Wednesday, October 21, 2009

'Twilight' isn't Robert's only starring role



There's a downside to being an actor who has become an "overnight sensation." It actually didn't happen overnight.


While everyone thinks he suddenly popped up on the scene because of that big hit movie, in reality the actor has probably been toiling quietly away at thankless, underseen, sometimes just plain embarrassing roles waiting for that big break. And, once that big break happens, the folks who own those little-seen before-you-were-famous films are only too happy to cash in.

That's what's happening with Robert Pattinson, best known as vampire heartthrob Edward from the smash hit "Twilight" and the upcoming sequel, "New Moon." "New Moon" doesn't come out until Nov. 20, so DVD companies know Pattinson's fans are getting anxious to see him in action. And they're only too happy to oblige.

Which is how a British movie called "The Haunted Airman" suddenly found itself with a major DVD release last week.

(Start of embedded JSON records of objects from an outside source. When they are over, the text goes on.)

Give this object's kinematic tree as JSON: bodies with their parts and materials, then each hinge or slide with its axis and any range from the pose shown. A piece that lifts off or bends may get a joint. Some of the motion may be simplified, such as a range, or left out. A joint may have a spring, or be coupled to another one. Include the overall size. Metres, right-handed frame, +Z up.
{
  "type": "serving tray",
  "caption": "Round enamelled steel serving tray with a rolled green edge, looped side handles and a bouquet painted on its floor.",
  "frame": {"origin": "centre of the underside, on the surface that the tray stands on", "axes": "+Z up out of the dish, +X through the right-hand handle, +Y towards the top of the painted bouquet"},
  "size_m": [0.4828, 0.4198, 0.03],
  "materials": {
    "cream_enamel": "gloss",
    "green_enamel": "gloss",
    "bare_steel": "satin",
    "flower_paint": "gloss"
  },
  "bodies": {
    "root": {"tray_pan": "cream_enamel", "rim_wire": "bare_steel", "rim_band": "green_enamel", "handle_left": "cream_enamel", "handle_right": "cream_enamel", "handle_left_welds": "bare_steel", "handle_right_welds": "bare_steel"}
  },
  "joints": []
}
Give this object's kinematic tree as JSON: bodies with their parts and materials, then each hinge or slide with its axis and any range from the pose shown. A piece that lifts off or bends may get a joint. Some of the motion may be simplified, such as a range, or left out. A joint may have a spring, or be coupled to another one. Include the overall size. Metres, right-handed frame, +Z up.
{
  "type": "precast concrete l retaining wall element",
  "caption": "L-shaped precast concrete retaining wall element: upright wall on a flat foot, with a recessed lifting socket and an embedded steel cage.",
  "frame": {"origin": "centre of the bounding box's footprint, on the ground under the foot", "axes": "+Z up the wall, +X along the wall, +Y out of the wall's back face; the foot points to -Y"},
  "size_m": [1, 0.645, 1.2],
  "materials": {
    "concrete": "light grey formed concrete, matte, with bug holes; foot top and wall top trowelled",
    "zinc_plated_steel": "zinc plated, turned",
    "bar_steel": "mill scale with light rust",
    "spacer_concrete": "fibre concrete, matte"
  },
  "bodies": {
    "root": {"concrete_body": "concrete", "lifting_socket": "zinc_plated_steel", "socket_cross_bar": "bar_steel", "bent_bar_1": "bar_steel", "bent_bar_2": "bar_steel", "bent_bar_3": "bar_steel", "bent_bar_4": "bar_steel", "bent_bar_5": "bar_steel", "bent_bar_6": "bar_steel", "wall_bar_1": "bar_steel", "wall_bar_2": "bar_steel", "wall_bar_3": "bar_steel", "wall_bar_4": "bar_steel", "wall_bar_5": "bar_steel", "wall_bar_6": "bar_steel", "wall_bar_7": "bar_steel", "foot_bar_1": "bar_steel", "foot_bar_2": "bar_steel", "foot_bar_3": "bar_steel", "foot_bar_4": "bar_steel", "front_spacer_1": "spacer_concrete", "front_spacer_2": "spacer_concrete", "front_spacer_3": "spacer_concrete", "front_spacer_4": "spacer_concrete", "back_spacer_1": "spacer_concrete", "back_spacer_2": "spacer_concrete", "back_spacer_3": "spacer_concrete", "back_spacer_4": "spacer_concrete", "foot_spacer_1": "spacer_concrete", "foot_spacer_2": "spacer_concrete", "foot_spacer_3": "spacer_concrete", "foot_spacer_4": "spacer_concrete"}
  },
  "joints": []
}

It aired on British television on Halloween night 2006 and was never heard from again, until some enterprising folks realized that it could make some money off "Twilight" now. The folks at Robsessedpattinson.com (incidentally, the domain name for Robsessedthomas.com is still available) noted that the original box cover art for "Airman" even used the same "Twilight" font.

To put it politely, the crossover interest for "Twilight" fans pretty much begins and ends with Pattinson's spectrally hunky presence. The rest of "Haunted Airman" plays like a bad Edgar Allan Poe knockoff, with little in the way of actual scares aside from some of the peskiest spiders this side of "Arachnophobia."

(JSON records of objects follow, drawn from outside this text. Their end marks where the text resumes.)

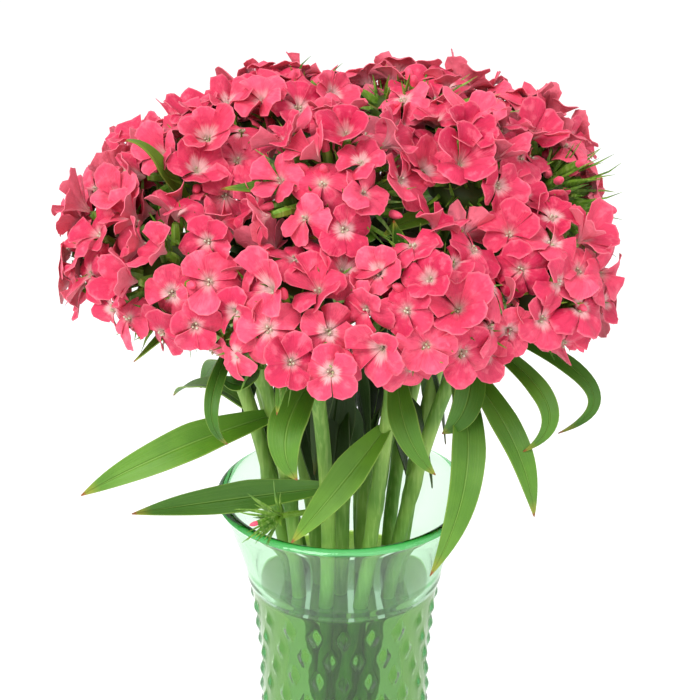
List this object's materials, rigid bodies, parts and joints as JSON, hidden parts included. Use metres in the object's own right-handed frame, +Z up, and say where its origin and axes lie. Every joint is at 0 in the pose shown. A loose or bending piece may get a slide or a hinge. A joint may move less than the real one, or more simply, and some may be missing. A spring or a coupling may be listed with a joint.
{
  "type": "bunch of cut sweet william in a pressed glass vase",
  "caption": "Domed bunch of pink sweet william on jointed leafy stems, standing in water in a tall waisted green glass vase with a smooth flared collar over pressed diamonds.",
  "frame": {"origin": "centre of the vase's flat base, where it stands", "axes": "+Z up along the vase's axis, -Y towards the front of the bunch, +X to the right seen from the front"},
  "size_m": [0.2151, 0.2023, 0.3964],
  "materials": {
    "glass": "pressed, clear, pale green",
    "water": "clear liquid",
    "leaf": "waxy plant green",
    "petal": "velvety, coral pink with a pale throat"
  },
  "bodies": {
    "root": {"vase": "glass", "water": "water", "stem_front_left": "leaf", "stem_front_right": "leaf", "stem_right": "leaf", "stem_left": "leaf", "stem_far_left": "leaf", "stem_far_right": "leaf", "stem_upper_left": "leaf", "stem_centre": "leaf", "stem_upper_right": "leaf", "stem_crown_left": "leaf", "stem_crown_right": "leaf", "stem_back_right": "leaf", "stem_back_low": "leaf", "stem_back": "leaf", "stem_back_left": "leaf", "bloom_front_left": "petal", "bloom_front_right": "petal", "bloom_right": "petal", "bloom_left": "petal", "bloom_far_left": "petal", "bloom_far_right": "petal", "bloom_upper_left": "petal", "bloom_centre": "petal", "bloom_upper_right": "petal", "bloom_crown_left": "petal", "bloom_crown_right": "petal", "bloom_back_right": "petal", "bloom_back_low": "petal", "bloom_back": "petal", "bloom_back_left": "petal"}
  },
  "joints": []
}
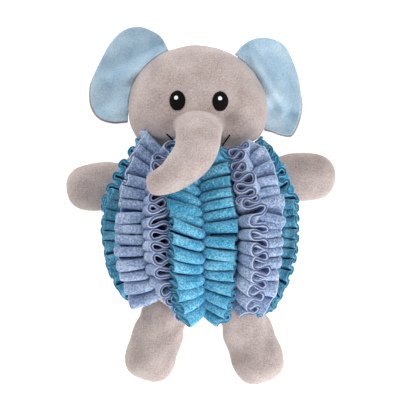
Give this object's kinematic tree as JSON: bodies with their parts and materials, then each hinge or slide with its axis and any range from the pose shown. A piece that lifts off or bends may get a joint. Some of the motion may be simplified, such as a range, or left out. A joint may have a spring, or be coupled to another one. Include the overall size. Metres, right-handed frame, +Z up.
{
  "type": "plush snuffle toy",
  "caption": "Stuffed plush elephant dog toy lying on its back: ball body covered with gathered fleece ruffles that hide treats, floppy ears, trunk, arms and legs.",
  "frame": {"origin": "on the flat of the back that the toy lies on, under the middle of the ball body", "axes": "+Y towards the top of the head, -Y towards the feet, +Z up out of the face and chest, +X to the right in the front view"},
  "size_m": [0.2326, 0.3115, 0.1547],
  "materials": {
    "taupe_plush": "short-pile plush",
    "blue_plush": "short-pile plush",
    "turquoise_fleece": "brushed fleece",
    "lilac_fleece": "brushed fleece",
    "black_thread": "satin stitch",
    "white_thread": "satin stitch",
    "fibre_stuffing": "loose fibre",
    "squeaker_vinyl": "matte"
  },
  "bodies": {
    "torso": {"body_cover": "taupe_plush", "body_filling": "fibre_stuffing", "squeaker_bulb": "squeaker_vinyl", "squeaker_reed": "squeaker_vinyl", "ruffle_front": "turquoise_fleece", "ruffle_left_front": "lilac_fleece", "ruffle_right_front": "lilac_fleece", "ruffle_left_side": "turquoise_fleece", "ruffle_right_side": "turquoise_fleece"},
    "head": {"head_cover": "taupe_plush", "head_filling": "fibre_stuffing", "eye_left": "black_thread", "eye_right": "black_thread", "eye_highlight_left": "white_thread", "eye_highlight_right": "white_thread", "mouth_left": "black_thread", "mouth_right": "black_thread"},
    "trunk": {"trunk_cover": "taupe_plush", "trunk_filling": "fibre_stuffing"},
    "ear_left": {"ear_left_front": "blue_plush", "ear_left_back": "taupe_plush"},
    "ear_right": {"ear_right_front": "blue_plush", "ear_right_back": "taupe_plush"},
    "arm_left": {"arm_left_cover": "taupe_plush", "arm_left_filling": "fibre_stuffing"},
    "arm_right": {"arm_right_cover": "taupe_plush", "arm_right_filling": "fibre_stuffing"},
    "leg_left": {"leg_left_cover": "taupe_plush", "leg_left_filling": "fibre_stuffing"},
    "leg_right": {"leg_right_cover": "taupe_plush", "leg_right_filling": "fibre_stuffing"}
  },
  "joints": [
    {"name": "head_tilt_back", "type": "hinge", "parent": "torso", "child": "head", "pos_m": [0, 0.0675, 0.02662], "axis": [-1, 0, 0], "range_deg": [0, 10], "stiffness_Nm_per_rad": 0.4, "springref_deg": -5.73},
    {"name": "trunk_lift", "type": "hinge", "parent": "head", "child": "trunk", "pos_m": [-0.00349, 0.10239, 0.10617], "axis": [-1, 0, 0], "range_deg": [0, 60]},
    {"name": "ear_left_fold", "type": "hinge", "parent": "head", "child": "ear_left", "pos_m": [-0.05806, 0.13213, 0.057], "axis": [0.5205, 0.8539, 0], "range_deg": [-10, 60], "stiffness_Nm_per_rad": 0.05},
    {"name": "ear_right_fold", "type": "hinge", "parent": "head", "child": "ear_right", "pos_m": [0.05154, 0.12437, 0.057], "axis": [0.3708, -0.9287, 0], "range_deg": [-10, 60], "stiffness_Nm_per_rad": 0.05},
    {"name": "arm_left_sweep", "type": "hinge", "parent": "torso", "child": "arm_left", "pos_m": [-0.06633, 0.03991, 0.032], "axis": [0, 0, 1], "range_deg": [-5, 18], "stiffness_Nm_per_rad": 0.05},
    {"name": "arm_right_sweep", "type": "hinge", "parent": "torso", "child": "arm_right", "pos_m": [0.06392, 0.0453, 0.032], "axis": [0, 0, 1], "range_deg": [-18, 5], "stiffness_Nm_per_rad": 0.05},
    {"name": "leg_left_lift", "type": "hinge", "parent": "torso", "child": "leg_left", "pos_m": [-0.03, -0.06471, 0.0402], "axis": [-1, 0, 0], "range_deg": [0, 22]},
    {"name": "leg_right_lift", "type": "hinge", "parent": "torso", "child": "leg_right", "pos_m": [0.03, -0.06471, 0.0402], "axis": [-1, 0, 0], "range_deg": [0, 22]}
  ]
}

Pattinson plays a British airman named Toby Jugg who gets shot down during a bombing raid in the waning days of World War II. Paralyzed from the waist down and suffering psychological trauma, he's taken to the creepiest convalescent home imaginable, a remote British estate. Thanks to the magic of camera filters, the estate is perpetually dark, with the guests faces always shadowed, even, inexplicably, in direct sunlight.

Toby spends a lot of time smoking cigarettes and looking out into the distance, occasionally taking breaks to converse with the home's creepy doctor (Julian Sands). Toby starts having visions, including those spiders and war memories that look an awful lot like archival footage, and starts to wonder if he's going insane.

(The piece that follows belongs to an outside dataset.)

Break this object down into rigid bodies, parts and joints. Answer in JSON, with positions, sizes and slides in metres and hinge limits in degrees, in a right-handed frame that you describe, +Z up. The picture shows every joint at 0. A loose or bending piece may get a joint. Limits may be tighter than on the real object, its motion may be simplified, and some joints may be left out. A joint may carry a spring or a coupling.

He wonders this for a long, long time, because nothing else really happens in "Haunted Airman," up until the abrupt ending. All props due to Pattinson, who is quite good as the patient who can't figure out if he's supernaturally haunted or just emotionally haunted. But he's given almost nothing to work with in a movie that screams "made for TV" in its quality.

And this is only the tip of the Edward iceberg; on Nov. 17, three days before "New Moon" hits theaters, we'll see the DVD release of "How To Be." It's another British film, this time a comedy starring Pattinson as a floppy-haired young man who hires a self-help guru to move in with him and fix his life.

Also floating out there without a firm DVD release date is "Little Ashes," a 2008 film featuring a pretty gutsy piece of casting - Robert Pattinson as surrealist artist Salvador Dali. Really? Twirly mustache and all? Kinda want to see that one.